Görece nem (relative humidity) : Havadaki nemi anlatmak için kullanılan bilimsel bir yöntem. Yüzde olarak ifade edilir.
Hava Kuruması (Air Dry) : Uygulanan boyanın, normal oda sıcaklığında kurumaya bırakılması.
Kapatıcılık (hiding power) : Boyanın uygulandığı yüzeyi örtebilme özelliği.
Kaplama (coating) : Boyalar, vernikler ve lakeler için kullanılan genel bir tabir.
Katalist (catalyst) : Kimyasal reaksiyona girdiği zaman, reaksiyonun hızını artıran madde.
Kohezyon (cohesion) : Aynı cins moleküller arasında bulunan çekim kuvveti. Bir maddenin moleküllerini bir arada tutan kuvvettir.
Kuru Film kalınlığı (film thickness) : Kurumuş kaplamanın yüzey kalınlığı.
Kuruma (drying) : Islak boyanın kuruyarak ince bir film tabakası halini alması.
Kuruma zamanı (drying time) : Uygulanan kaplama ya da boyanın istenilen sertliğe gelebilmesi için gerekli olan zaman.
Kurutucular (driers) : Kaplamalara, kuruma süresini kısaltmak için eklenen kimyasallar.
Kusma (bleeding) : Alt katlardaki bir pigmentin ya da boyanın son kata ulaşıp istenmeyen bir görüntü oluşturması.
Pas önleyici boya (anti-corrosive paint) : Çelik, demir ve diğer metal yüzeylere uygulanan ve paslanmayı engelleyen ilk kat boya.
Pigment (pigment) : Boyaya renk ve kapatma özelliklerini veren çok küçük ve çözünmeyen parçacıklar.
Polimer (polymer) : Molekülleri, belirli bir yapısal düzeni birçok kez tekrarlayarak oluşan bir madde.
Portakal kabuğu oluşumu (orange peel) : Boya filmi üzerinde portakal kabuğu gibi bir görüntü oluşması.
Renk korunması (color retention) : Boyanın kendi rengini koruyabilme özelliği.
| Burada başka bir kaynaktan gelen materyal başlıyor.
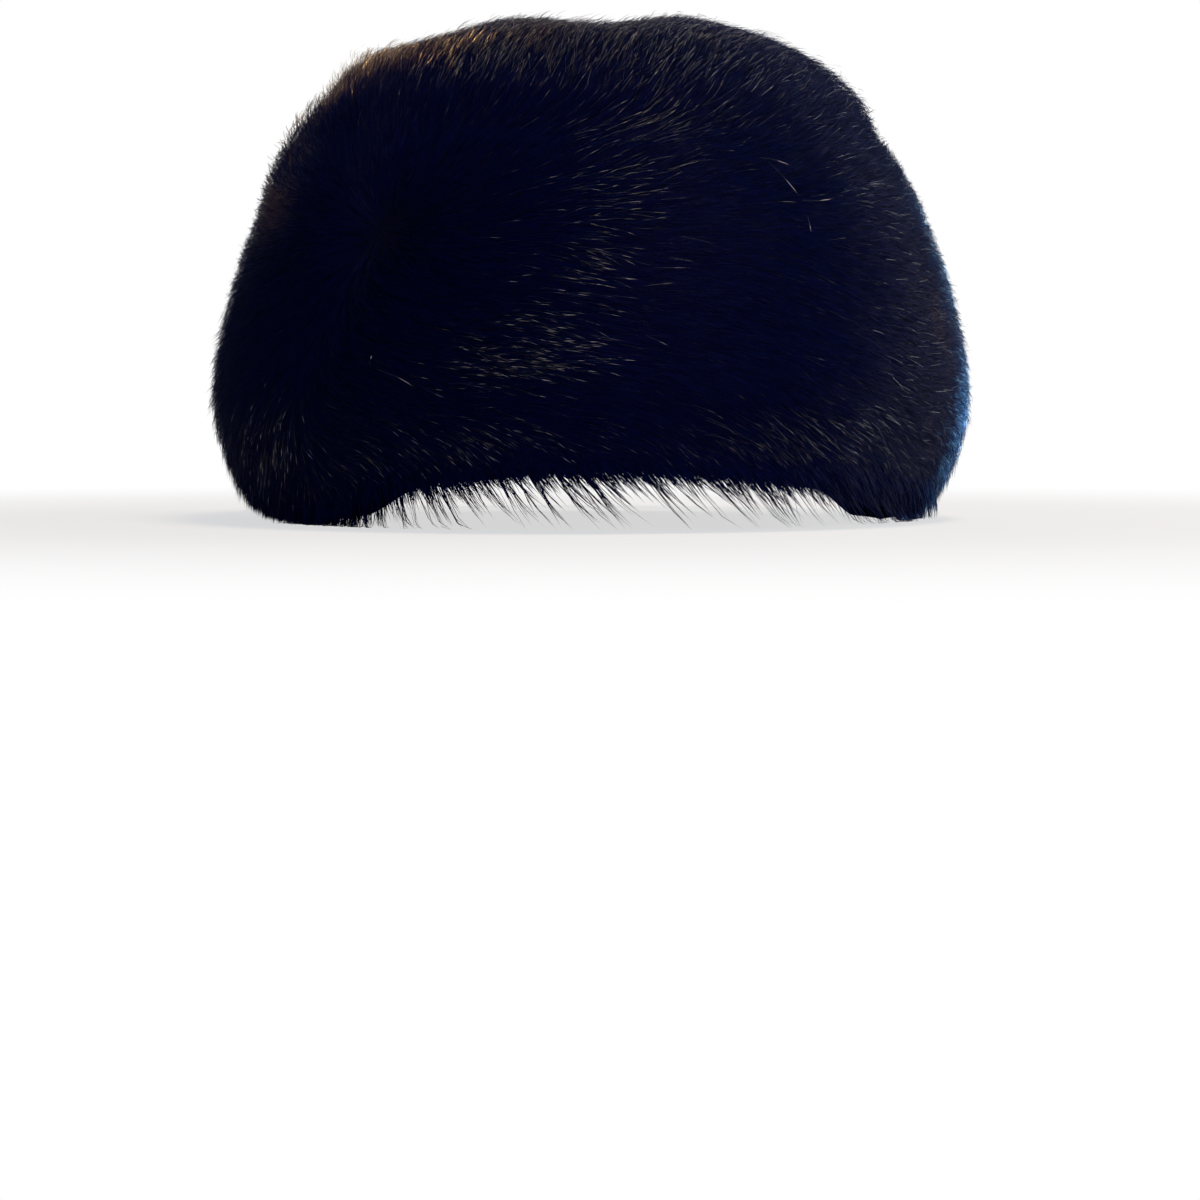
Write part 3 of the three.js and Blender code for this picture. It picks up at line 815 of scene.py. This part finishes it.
def hair_piece(name, lines, tone, width, node, material=guard_hair):
    """Many hairs as one piece. Each is a tapered ribbon with the normals of a thin cylinder."""
    lines = on_floor(lines)
    n, knots = lines.shape[:2]
    points, normals = ribbon_points(lines, width)
    along = np.arange(knots) / (knots - 1)
    along = np.concatenate([along[:-1], along[:-1], along[-1:]])
    per_hair = len(along)
    corner = (np.arange(n)[:, None, None] * per_hair + ribbon_triangles(knots - 1)[None]).reshape(-1)
    faces = len(corner) // 3
    mesh = bpy.data.meshes.new(name)
    mesh.vertices.add(n * per_hair)
    mesh.vertices.foreach_set("co", (points * MM).astype(np.float32).ravel())
    mesh.loops.add(len(corner))
    mesh.loops.foreach_set("vertex_index", corner.astype(np.int32))
    mesh.polygons.add(faces)
    mesh.polygons.foreach_set("loop_start", np.arange(0, len(corner), 3, dtype=np.int32))
    mesh.polygons.foreach_set("use_smooth", np.ones(faces, bool))
    for label, values in (("along", np.tile(along, n)), ("tone", np.repeat(tone, per_hair))):
        mesh.attributes.new(label, "FLOAT", "POINT").data.foreach_set("value", values.astype(np.float32))
    mesh.update(calc_edges=True)
    normal_data = mesh.attributes.new("custom_normal", "FLOAT_VECTOR", "POINT").data
    normal_data.foreach_set("vector", normals.astype(np.float32).ravel())
    mesh.update()
    new_piece(name, mesh, material, node)


def solid_under(name):
    """The solid that a piece of the coat stands for."""
    return "crown_fur" if name.startswith("crown") else "side_band_fur"


# %% Hairs of the crown and the band
CROWN_ROOTS, BAND_ROOTS = (0.59, 0.77), (0.67, 0.86)  # shares of the fur's depth where hairs start
COAT_HAIR, COAT_WIDTHS = dict(length=8.6, spread=1.2, gather=0.13), (0.08, 0.17)
FRONT_ENDS, SIDES_END = 45, 110  # of the panels of the band, in degrees
clump_points = look(fur_map, coat_places)
of_crown = in_crown(clump_points)
degrees = np.degrees(np.arctan2(clump_points[:, 0], -clump_points[:, 1]))
PANELS = {
    "crown_fur_front": of_crown & (np.abs(degrees) < 90),
    "crown_fur_back": of_crown & (np.abs(degrees) >= 90),
    "side_band_fur_front": ~of_crown & (np.abs(degrees) < FRONT_ENDS),
    "side_band_fur_right": ~of_crown & (degrees >= FRONT_ENDS) & (degrees < SIDES_END),
    "side_band_fur_left": ~of_crown & (degrees <= -FRONT_ENDS) & (degrees > -SIDES_END),
    "side_band_fur_back_right": ~of_crown & (degrees >= SIDES_END),
    "side_band_fur_back_left": ~of_crown & (degrees <= -SIDES_END),
}
for name, chosen in PANELS.items():
    roots = CROWN_ROOTS if name.startswith("crown") else BAND_ROOTS
    lines, tones = grow(coat_places[chosen], HAIRS_IN_CLUMP, roots=roots, **COAT_HAIR)
    hair_piece(name, lines, tones, rng.uniform(*COAT_WIDTHS, len(lines)), solid_under(name))

# %% [markdown]
# ## Hairs with a painted glint
# Here and there a hair catches the light as a fine bright dash, and these hairs carry that glint painted on
# as a pale colour. They could be hidden in the coat's own random numbers, but on the real hat they stand
# in loose groups, so each group gets a row: where it is, how far it spreads, how many hairs it has and how
# pale they are. They lie on top of the coat.

# %% Hairs with a painted glint where the coat catches the light
GLINT_PATCHES = [  # azimuth, level, reach round the hat, reach down it, hairs, paleness; angles in degrees
    (-13, 0.33, 17, 0.05, 520, 0.60),
    (26, 0.33, 14, 0.05, 300, 0.50),
    (12, 0.47, 10, 0.035, 130, 0.50),
    (1, 0.57, 7, 0.03, 90, 0.60),
    (-2, 0.64, 5, 0.03, 80, 0.70),
    (-8, 0.755, 5, 0.032, 170, 1.0),
    (-16, 0.79, 5, 0.025, 80, 0.9),
    (-20, 0.90, 9, 0.02, 120, 0.75),
    (-37, 0.93, 6, 0.02, 60, 0.6),
    (-56, 0.865, 6, 0.035, 150, 1.0),
    (34, 0.90, 15, 0.035, 260, 0.30),
    (58, 0.62, 12, 0.16, 300, 0.26),
    (180, 0.50, 40, 0.22, 1300, 0.7),
    (112, 0.50, 24, 0.20, 500, 0.6),
    (-130, 0.55, 17, 0.18, 460, 0.6),
]
PALE_HAIR = dict(length=7.6, spread=0.5, gather=0, roots=(0.82, 0.92), rise=0.13, scatter=0.09, segments=3)
PALE_WIDTHS = 0.08, 0.135
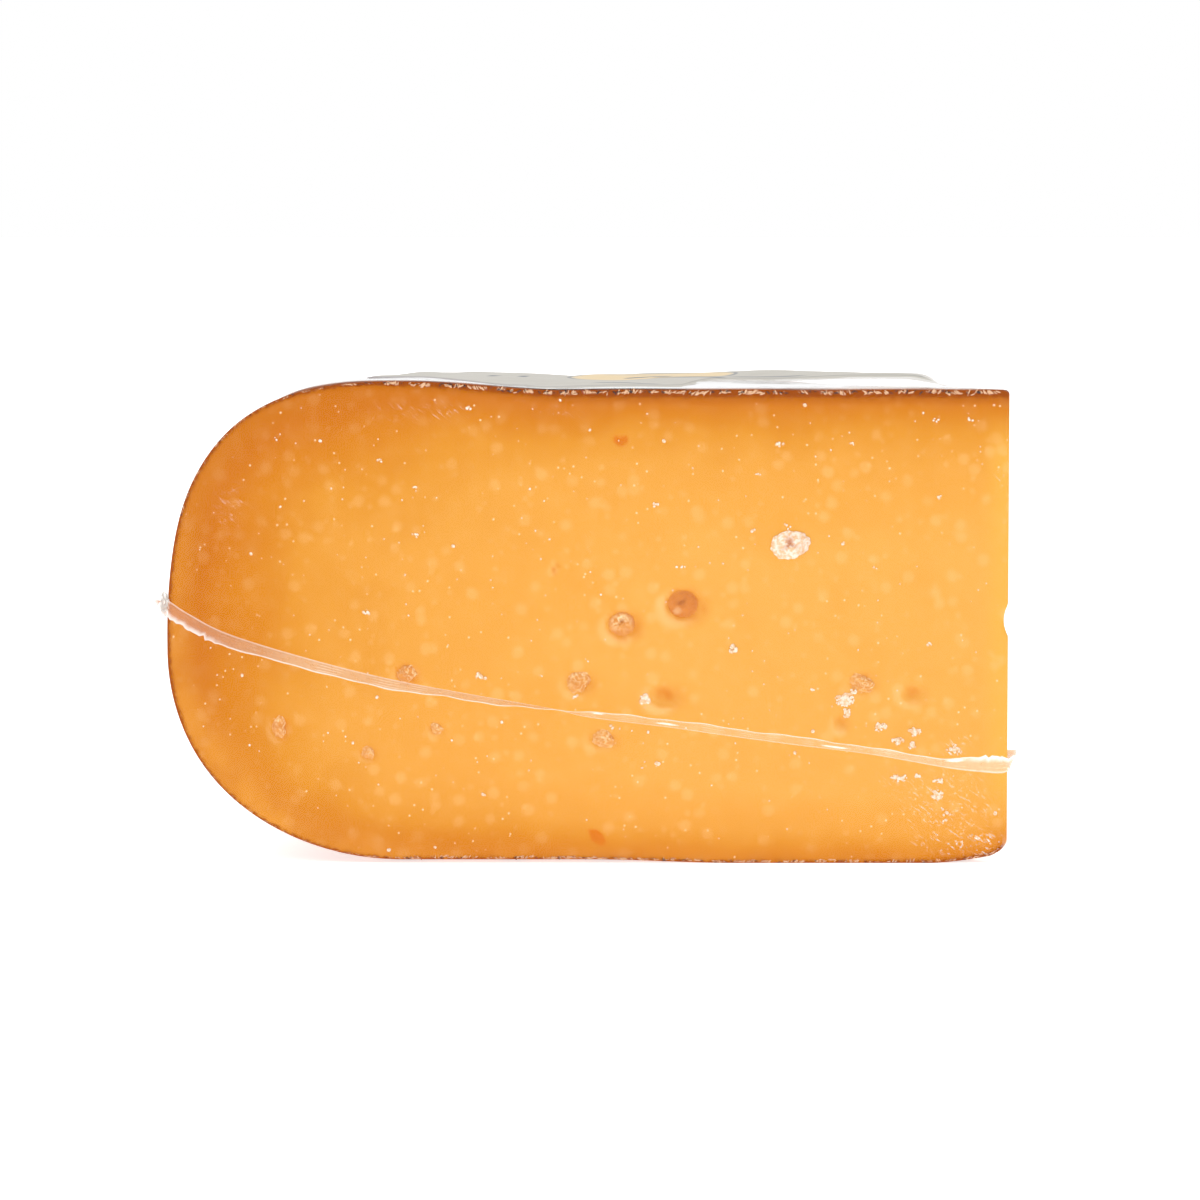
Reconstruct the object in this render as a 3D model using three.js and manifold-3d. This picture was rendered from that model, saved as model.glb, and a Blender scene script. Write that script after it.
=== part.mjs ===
// A wedge cut from a wheel of aged cheese, sealed in shrink film.
//
// Three solids: the cheese in its skin-tight film, the printed label on its top face, and the welded fin that
// joins the two edges of the film. Units are millimetres and +Z is up. The wedge stands on the wheel's flat
// underside. Its front cut face looks towards -Y, the rounded rind is at -X and the wheel's centre, the tip of
// the wedge, is at +X. Everything is built around the wheel's axis, and the group is then moved so that the
// middle of its footprint is the origin.
import * as THREE from "three";
import { mergeVertices } from "three/addons/utils/BufferGeometryUtils.js";
import Module from "manifold-3d";

const wasm = await Module();
wasm.setup();

// ---------------------------------------------------------------- driving dimensions
const WHEEL_RADIUS = 186.45;
const WIDEST_HEIGHT = 46.7; // of the wheel's widest line above the table
const SHOULDER_HEIGHT = 105.6; // the top face at its highest, where the rim begins to round over
const TOP_SHOULDER = 52; // from the widest line in to the edge of the top face
const FOOT_SHOULDER = 51.5; // from the widest line in to the edge of the underside
const TOP_ROUNDNESS = 2.8; // the power of the rim's curve above the widest line, 2 being an ellipse
const FOOT_ROUNDNESS = 2.06;
const TOP_DISH = 1.8; // how far the top face sinks towards the middle of the wheel
const DISHED_RADIUS = 100; // the top face is level inside this radius
const RIND_DENT = 0.28; // how deep the rind's soft dents are
const RIND_STEP = 6; // between the rows of vertices round the profile
const COLUMN_ANGLE = THREE.MathUtils.degToRad(1.75); // between the columns round the wheel

const WEDGE_ANGLE = THREE.MathUtils.degToRad(35);
const TIP_RADIUS = 1.2; // the knife-thin end is a little blunt
const TIP_CHIP_LENGTH = 17; // the underside is worn away for this length behind the tip
const TIP_CHIP_HEIGHT = 2.4;
const TIP_FOOT_CORNER = 4.2; // radius of the tip's lower corner, and of its upper one
const TIP_TOP_CORNER = 1.1;
const TIP_NOTCH = { up: 53.4, deep: 0.95, high: 7 };
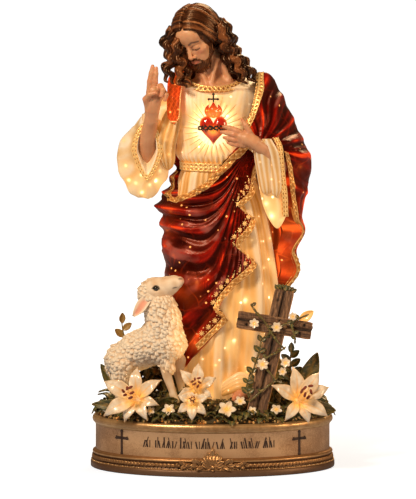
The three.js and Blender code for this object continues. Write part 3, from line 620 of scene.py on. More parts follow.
def red_lacquer(b):
    fold, glow = b.mark("fold"), b.mark("glow")
    grain = b.group(GRAIN, Scale=700.0, Broad=90.0)
    level = b.uneven(fold, grain["Value"], 0.5)
    # Near black in the fold hollows to bright orange-red on the crests: painted shade and
    # highlight.
    colour = b.ramp(level, (0.0, (0.008, 0.0, 0.0)), (0.25, (0.03, 0.001, 0.001)),
                    (0.5, (0.15, 0.003, 0.002)), (0.74, (0.34, 0.008, 0.004)),
                    (0.95, (0.7, 0.05, 0.01)))
    # Pale pinkish patches on the middle slopes of the folds: a painted sheen.
    sheen_patch = b.ramp(b.noise(38.0, detail=2.0), (0.56, 0.0), (0.66, 1.0))
    flat = b.ramp(fold, (0.25, 0.0), (0.4, 1.0), (0.62, 1.0), (0.75, 0.0))
    painted_sheen = b.mix(b.times(b.times(sheen_patch, flat), 0.65), colour, (0.38, 0.13, 0.11))
    sparks = b.group(SPARKS, Scale=150.0, Size=0.13, Share=0.75)
    # Emission along the crests is a painted highlight line, the veins are painted glow, and the
    # sparks painted glints.
    line = b.ramp(level, (0.66, 0.0), (0.98, 1.0))
    web = b.add("ShaderNodeTexVoronoi", {"Vector": b.place(), "Scale": 62.0},
                feature="DISTANCE_TO_EDGE").outputs["Distance"]
    glow_veins = b.times(b.ramp(web, (0.0, 1.0), (0.045, 0.0)),
                    b.ramp(b.noise(55.0), (0.45, 0.0), (0.62, 1.0)))
    lit = b.plus(b.times(line, 0.34), b.times(glow, 0.6))
    lit = b.plus(lit, b.times(glow_veins, b.plus(b.times(glow, 0.6), 0.14)))
    lit = b.plus(lit, b.times(sparks["Halo"], b.plus(glow, 0.12)))
    warm = b.dyed(b.mix(glow, (0.75, 0.035, 0.003), (1.0, 0.2, 0.025)), lit)
    spots = b.dyed((1.0, 0.42, 0.1), b.times(sparks["Points"], 2.2))
    return {"Base_Color": painted_sheen, "Emission_Color": b.both(warm, spots),
            "Normal": bumped(b, grain["Height"], strength=0.25)}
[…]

Güneş ışığı, tekrar edilen temizlik aktiviteleri ve açık hava renk korunmasını zor hale getirir.
Sertlik (hardness) : Bir yüzeyin çizilmeye ve darbelere karşı dayanıklılığı.
Solma (fading) : Isıya ve ışığa maruz kalarak boyanın rengini yavaş yavaş kaybetmesi.
Su bazlı (water-based) : Sıvı içeriğinin çoğu su olan kaplamalar.
Tebeşirlenme (chalking) : Bağlayıcının doğa koşullarında zayıflaması üzerine boya tabakası üzerinde oluşan toz.
Tiner (thinner) : Boyanın kıvamını ayarlamak için kullanılan uçucu organik madde.
Viskozite (viscosity) : Bir sıvının akmaya karşı gösterdiği direnç.
Yangın önleyici boya (fire retardant paint) : Alev yayılmasını engelleyen, yüksek sıcaklıklara dayanabilen ve kapladığı yüzeyi koruyan bir boya çeşidi.
Yapışma (adhesion) : Kurumuş boyanın yüzeyde kırılmadan, bozulmadan kalabilmesi. Yapışma
Yaş film kalınlığı (wet film thickness) : Kaplamanın uygulandığı andaki yüzey kalınlığı.
Yüzey (substrate) : Kaplamanın uygulandığı yüzey.
Yüzey hazırlığı (surface preparation) : Ahşap, metal ya da herhangi başka bir maddenin boyanmadan önce tabi tutulması gereken boyaya hazırlık evresi.